Two Fundamentally Conflicting Goals of Heterogeneous Computing in CPS: Timing Correctness and Energy Guarantees. A major challenge of reliably adopting heterogeneous multicore processors in CPS such as automotive systems is the need to ensure predictable real-time correctness (i.e., enabling timing constraints to be analytically validated at design time). The functional correctness of a CPS hinges crucially upon the temporal correctness, as the control operations depend on the processing of certain environmental sensing and computation tasks. Establishing real-time correctness requires real-time resource allocation methods, whose focus is on judiciously allocating resources to various tasks so that all the required timing constraints can be satisfied. Although traditional real-time resource allocation methods can ensure timing correctness, they often fail to make or mostly ignore energy guarantees, which is another critical goal of equal importance for many CPS due to the stringent size, weight, and power (SWaP) constraints imposed by such systems (even with sub-components powered by batteries). Energy guarantees would be critical for safety reasons of many systems and in general beneficial for system designers who have a fixed energy budget and want to support the maximum amount of workloads that require real-time correctness within that budget.
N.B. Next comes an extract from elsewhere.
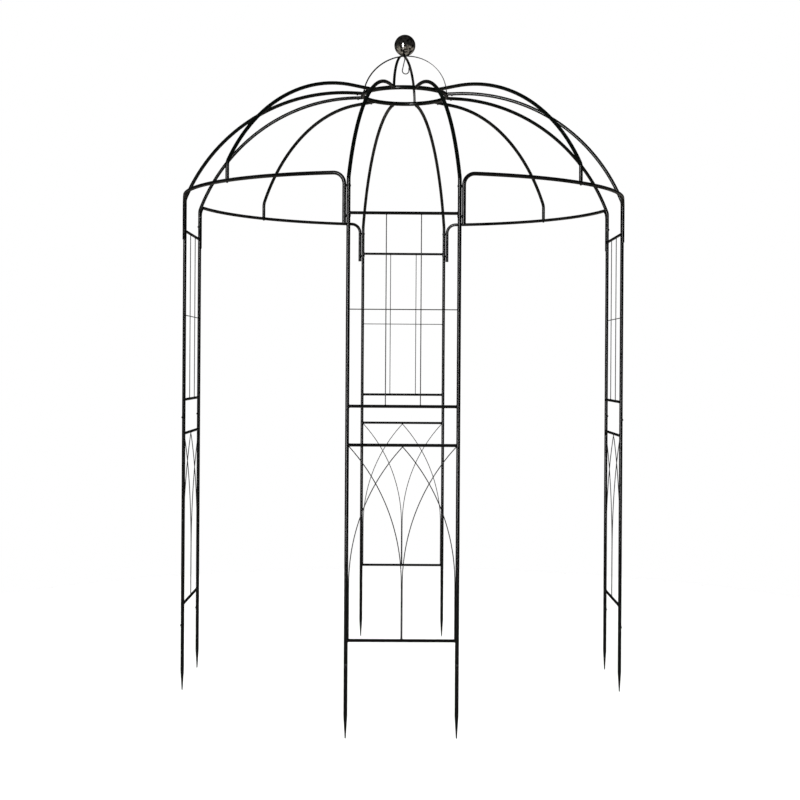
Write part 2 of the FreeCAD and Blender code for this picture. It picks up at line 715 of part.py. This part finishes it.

It is quite challenging to simultaneously consider the two goals of achieving real-time correctness and energy guarantees, because they are fundamentally in conflict. On one hand, real-time resource allocation methods often need to maximize the resource utilization and make greedy scheduling choices to guarantee timing correctness for the worst case. On the other hand, however, methods that yield energy guarantees typically require scheduling decisions to be energy-efficient for the current case, implying that in some cases it is wise to scale down the voltage and frequency of certain cores or even force them to idle.(?Cong: Best to incorporate Hank's data support and citations herein.?) A good real-time resource allocation algorithm may yield excessive amount of energy or thermal hotspots on the many-core chip; while energy-aware methods often fail to make real-time guarantees. Besides this challenge, the heterogeneity among cores can greatly complicate resource allocation because "choices" must be made when selecting the core upon which a task will execute. When jointly considering timing correctness and energy efficiency in the presence of such heterogeneity and dynamic computing needs, resource allocation becomes even more interesting but complicated due to the huge design space of timing and energy tradeoffs. Resolving these issues will be the focus of this proposal.
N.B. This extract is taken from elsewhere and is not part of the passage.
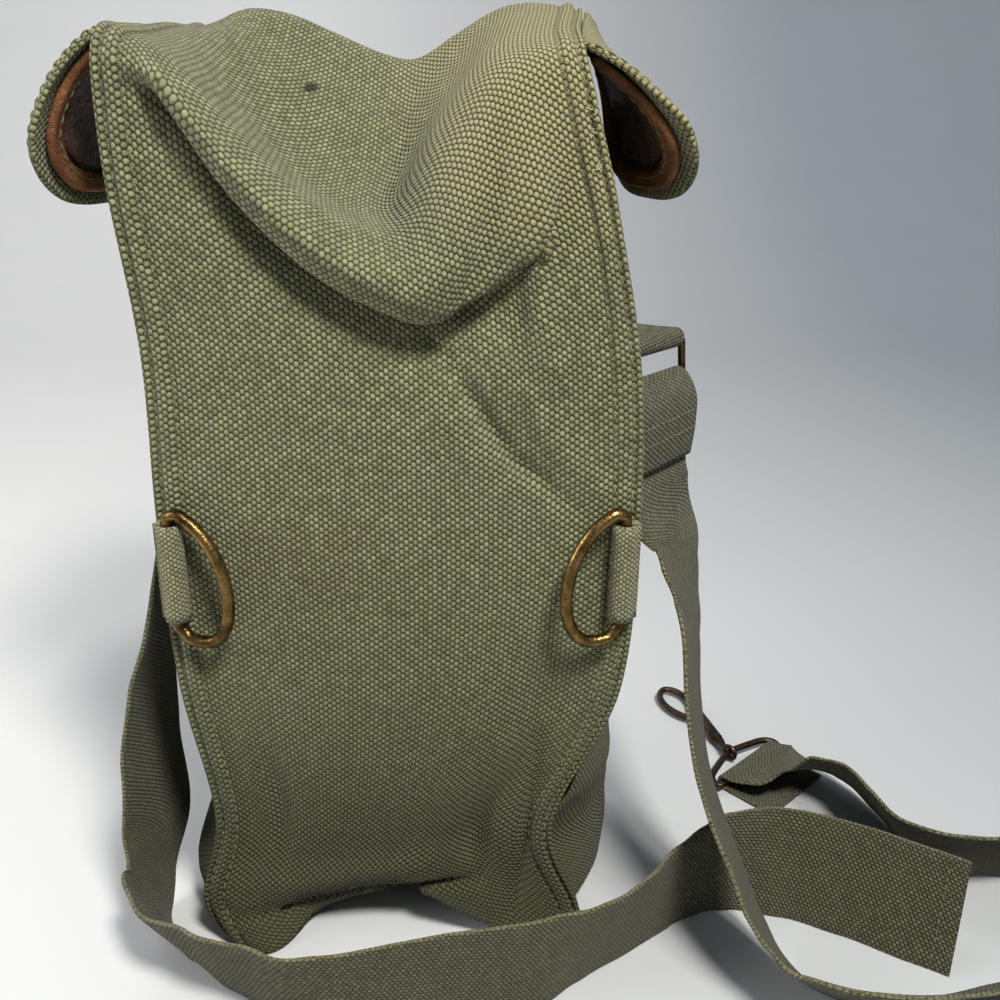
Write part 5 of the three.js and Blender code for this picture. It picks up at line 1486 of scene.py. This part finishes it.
# (along the bar, away from it) as shares of the ring's half width and depth
ring_shape = [(-1, 0), (-0.5, 0), (0, 0), (0.5, 0), (1, 0), (1.02, 0.25), (0.9, 0.55), (0.5, 0.82), (0.1, 1),
              (-0.1, 1), (-0.5, 0.82), (-0.9, 0.55), (-1.02, 0.25), (-1, 0)]
ring_path = [ring_bar + ring_along * a * HOOK_RING_BAR / 2 - ring_back * b * HOOK_RING_DEPTH
             + np.array([0, 0, 1.2 * b]) for a, b in ring_shape]
hook_ring = loft(wire_loops(smooth_curve(ring_path, 6)[:-1], HOOK_RING_WIRE / 2, True), closed=True)
link_mesh("hook_ring_wire", hook_ring, bronze, "bag", ("hook_ring",))

# %% Hook
hook_heading = math.radians(104)
apex = ring_bar - ring_back * HOOK_RING_DEPTH + np.array([0, 0, 1.2])
hook_ahead = np.array([math.cos(hook_heading), math.sin(hook_heading), 0])
hook_aside = np.array([-hook_ahead[1], hook_ahead[0], 0])
eye_radius = HOOK_RING_WIRE / 2 + 0.4 + HOOK_EYE_WIRE / 2


def hook_point(along, side):
    rise = HOOK_SHANK / 2 + GAP - apex[2]
    return (apex + hook_ahead * along * HOOK_LENGTH + hook_aside * side * HOOK_LOOP_WIDTH
            + np.array([0, 0, rise * clamp01(4 * along)]))


hook_eye = [apex - ring_back * eye_radius * math.cos(t) + np.array([0, 0, eye_radius * math.sin(t)])
            for t in np.linspace(0, 2 * np.pi, 28, endpoint=False)]
shank_points = [hook_point(a, 0) for a in (0.14, 0.25, 0.4, 0.6, 0.72)]
shank = smooth_curve([apex - ring_back * eye_radius] + shank_points, 6)
hook_loop = [(0.5, 0), (0.72, -0.02), (0.88, 0.02), (0.97, 0.25), (1.0, 0.55), (0.95, 0.85), (0.84, 1.0),
             (0.7, 0.9), (0.56, 0.5), (0.5, 0)]
hook_loop = smooth_curve([hook_point(a, s) for a, s in hook_loop], 6)[:-1]
collar = [hook_point(a, 0) for a in np.linspace(0.2, 0.25, 5)]


def shank_radius(t):
    thick = lerp(HOOK_EYE_WIRE, HOOK_SHANK, clamp01(2.5 * t)) / 2
    return thick * (1 - 0.25 * clamp01(8 * t - 7))


def collar_radius(t):
    return 3.45 - 1.2 * (2 * t - 1) ** 4


hook_parts = merged(loft(wire_loops(hook_eye, HOOK_EYE_WIRE / 2, True, 12), closed=True),
                    loft(wire_loops(shank, shank_radius, False)),
                    loft(wire_loops(collar, collar_radius, False)),
                    loft(wire_loops(hook_loop, HOOK_WIRE / 2, True), closed=True))
link_mesh("hook_wire", hook_parts, bronze, "bag", ("hook",))

# %% [markdown]
# The plain stud on the hidden flap is a turned metal button, and its CAD shape is right, so it only gets
# the brass. The table is a stage: a plane with a wall would show a line where they meet, so one wide
# floor sweeps up into a wall far behind the bag, and no horizon shows.

# %% Stud and table
for material_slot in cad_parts["lid_stud"].material_slots:
    material_slot.material = brass

# %% Table and backdrop
SWEEP_START, SWEEP_RADIUS, TABLE_REACH, WALL_HEIGHT = 1.1, 1.3, 5.0, 4.0
sweep = [(-TABLE_REACH, 0.0), (SWEEP_START, 0.0)]
for turn in np.linspace(0, math.pi / 2, 33)[1:]:
    sweep.append((SWEEP_START + SWEEP_RADIUS * math.sin(turn), SWEEP_RADIUS * (1 - math.cos(turn))))
sweep.append((SWEEP_START + SWEEP_RADIUS, WALL_HEIGHT))
table_points = [(x, float(y), float(z)) for y, z in sweep for x in (-TABLE_REACH, TABLE_REACH)]
table_faces = [(2 * i, 2 * i + 1, 2 * i + 3, 2 * i + 2) for i in range(len(sweep) - 1)]
table_mesh = bpy.data.meshes.new("table")
table_mesh.from_pydata(table_points, [], table_faces)
table_mesh.materials.append(table_material)
table_mesh.shade_smooth()
table = bpy.data.objects.new("table", table_mesh)
scene.collection.objects.link(table)
table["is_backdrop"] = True

# %% [markdown]
# Last, both boxes are printed, so that the dressed bag can be compared with its CAD model.

# %% Sizes and finish
boxes = {name: [[float(value) for value in corner] for corner in box]
         for name, box in (("cad", cad_box), ("visual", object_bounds()))}
print("sizes", boxes)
**Proposed approach.** Most existing works on real-time resource allocation in heterogeneous computing systems focus on guaranteeing timing correctness (e.g., see [?,?,?] for an overview). A few recent works [?] focusing on exploring the timing/energy tradeoff space in a heterogeneous computing system made the following critical assumption: all processor cores can operate at max speed all the time while sustaining safely. This assumption unfortunately invalid due to the critical "dark silicon" problem, i.e., essentially all processors are over-provisioned and have much larger max compute capacity than they can safely sustain (this has never been true for embedded systems before but it is now [?]). The thrust of this research is to

simultaneously achieve the goals of timing correctness and energy guarantees on heterogeneous computing platforms containing processor cores with varying speeds by answering the following research questions: (i) how to guarantee timing while running processor cores as slow as possible to respect given energy budgets? (ii) how to quickly detect and avoid timing errors by utilizing the over-provisioned processing capacity in short bursts? Our proposed research is fundamentally motivated by the observations that (i) it is significantly more energy efficient when slowing down processor cores (compared to the race-to-idle strategy), and (ii) processor cores cannot operate at max speed all the time and are (sometimes significantly) over-provisioned for what they can sustain safely. (Sec. 2 will provide detailed data support for these observations.)
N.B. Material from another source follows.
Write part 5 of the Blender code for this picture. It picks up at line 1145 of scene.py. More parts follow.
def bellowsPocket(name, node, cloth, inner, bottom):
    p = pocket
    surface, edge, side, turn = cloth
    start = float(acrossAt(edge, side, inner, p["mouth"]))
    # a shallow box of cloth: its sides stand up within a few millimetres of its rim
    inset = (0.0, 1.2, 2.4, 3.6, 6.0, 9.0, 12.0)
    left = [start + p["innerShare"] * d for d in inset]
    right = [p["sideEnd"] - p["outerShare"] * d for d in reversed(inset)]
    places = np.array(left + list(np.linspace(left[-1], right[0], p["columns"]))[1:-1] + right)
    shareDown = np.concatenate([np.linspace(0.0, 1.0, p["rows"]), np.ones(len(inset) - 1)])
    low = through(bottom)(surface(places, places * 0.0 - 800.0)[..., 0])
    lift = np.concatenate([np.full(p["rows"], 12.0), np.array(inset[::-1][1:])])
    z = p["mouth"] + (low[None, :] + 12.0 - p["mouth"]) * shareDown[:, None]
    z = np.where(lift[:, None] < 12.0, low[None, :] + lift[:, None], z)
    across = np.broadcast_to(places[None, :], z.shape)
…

?Cong: the above paragraph needs more work, as I feel I have not concisely and clearly shown the unique angle that was considered in existing works. That invalid assumption made in existing works needs to be re-worked.?

We intend to show that the fundamental timing/energy tradeoffs can be explored by leveraging recent research by the PI's group that has led to a new set of optimal resource allocation algorithms for uniform heterogeneous multicore-based systems containing processor cores with varying speeds [?,?,?,?,?]. These algorithms can analytically guarantee fast and analytically bounded response times for complex workloads implemented using rather general graph-based formalism and executed in a heterogeneous computing system. We will consider such algorithms as the basis for determining the best configurations of resource allocation strategies and processor cores' dynamic voltage and frequency scaling (DVFS) settings, which are most energy efficient for a given set of workloads. Significant further development is needed that considers the dynamic and heterogeneous performance and energy characteristics exhibited on the processor cores. Since there are numerous choices that can be made regarding resource allocation algorithm, the task-tocore mapping strategy, and DVFS settings, the potential solution space for this problem is vast. Tasks can be allocated for CPU resources globally (i.e., a task can be mapped onto any resource) or via partitioning (a task can only be mapped onto a designated resource). Also, task priorities may be either static or dynamic. The efficiency of DVFS-incurred energy saving can also be different for cores with different speeds. In this project, we propose to carefully evaluate the various alternatives in the space of potential solutions on top of real hardware and determine which configurations are preferable are given workloads. An real implementation-based empirical evaluation is thus a focus of this project.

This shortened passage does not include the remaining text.